The Buddha and Critical Thinking
The word Buddha comes from a Sanskrit/Pali word that means one who has awakened or been enlightened. In the context of Indian religions it functions as a title for one who has been enlightened. The name of the founder of the Buddhist religion was therefore not Buddha though one could make this mistake easily since his given name is rarely mentioned. The Buddha's given name was Siddhartha Gutama. He did not refer to himself by the title Buddha and he may not have been called this by others during his lifetime. The accounts of meetings of his followers after his death do not refer to Gutama as the Buddha but as bhagavan (lord), however once the title was adopted it became the primary designation for Gutama and assumed a central role within Buddhist thought and practice.
Siddhartha Gutama's date of birth is disputed, but all will agree it was between the 5th and the 7th centuries B.C.E. The purpose of this offering is simply to remind the reader that 2500 years ago when people were dying of diseases which could readily be blamed on one deity or the other and human dependence on the vagaries of nature was nearly total, there were skeptics. The following quote is attributed to Siddhartha Gutama. The caveat here is that (1) he certainly didn't say it in English and (2) the English translation from the Sanscrit is devoid of cultural considerations of the time when it was said. With that as a warning, if Siddhartha Gutama actually offered this thought in his own language, the reader almost certainly has to conclude that his skeptical habit and ability to think critically were well developed:
"Do not believe in anything simply because you have heard it. Do not believe in anything simply because it is spoken and rumored by many. Do not believe in anything simply because it is found written in your religious books. Do not believe in anything merely on the authority of your teachers and elders. Do not believe in traditions because they have been handed down for many generations. But after observation and analysis, when you find that anything agrees with reason and is conducive to the good and benefit of one and all, then accept it and live up to it."
The lesson here is that whether today or 2500 years ago, within any collection of people, one finds those susceptible to suggestion at one end of the spectrum and those who question everything at the other. For those of us schooled in the Age of Enlightenment and attribute the impetus for all of our scientific advancement to discoveries and social changes in the 18th century, it is instructive and humbling to remember that there were teachers of critical thinking like Siddhartha Gutama who preceded the European intellectuals by more than 2000 years.
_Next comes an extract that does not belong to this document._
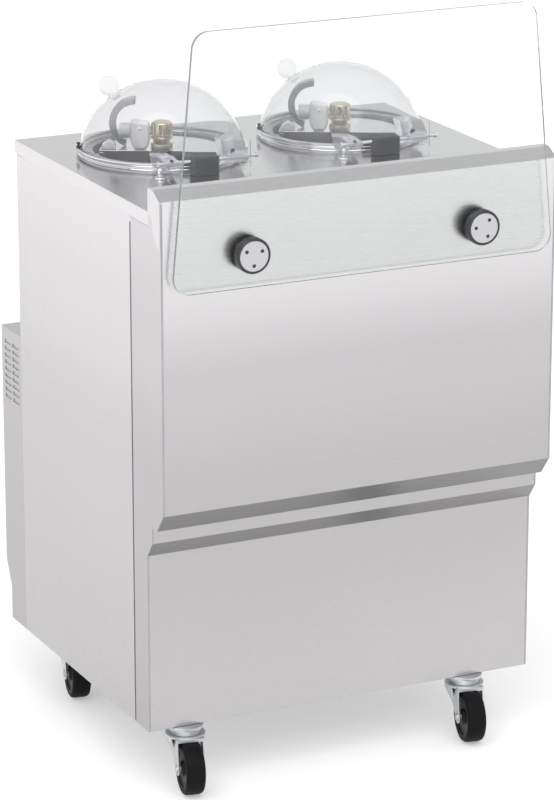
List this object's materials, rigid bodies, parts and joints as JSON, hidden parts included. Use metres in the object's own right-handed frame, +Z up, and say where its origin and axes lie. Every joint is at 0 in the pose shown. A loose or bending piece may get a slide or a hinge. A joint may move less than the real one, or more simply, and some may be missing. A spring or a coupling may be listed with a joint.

Robinson and Johnson, The Buddhist Religion: A Historical Introduction. New York, NY: Wadsworth Publishing Company, 1997, fourth edition.
Joseph Kitagawa and Mark Cummings, eds., The Encyclopedia of Religion: Buddhism and Asian History. Mircea Eliade, editor in chief. New York, NY: Macmillian, 1989.
Patricia Herbert, The Life of the Buddha. San Francisco, CA: Pomegranate ArtBooks, 1993.
E.H. Johnston, Asvaghosa's Buddhacarita or Acts of the Buddha. Complete Sanskrit Text with English Translation. Delhi, India: Motilal Banarsidass Publishers Limited, 1995 reprint.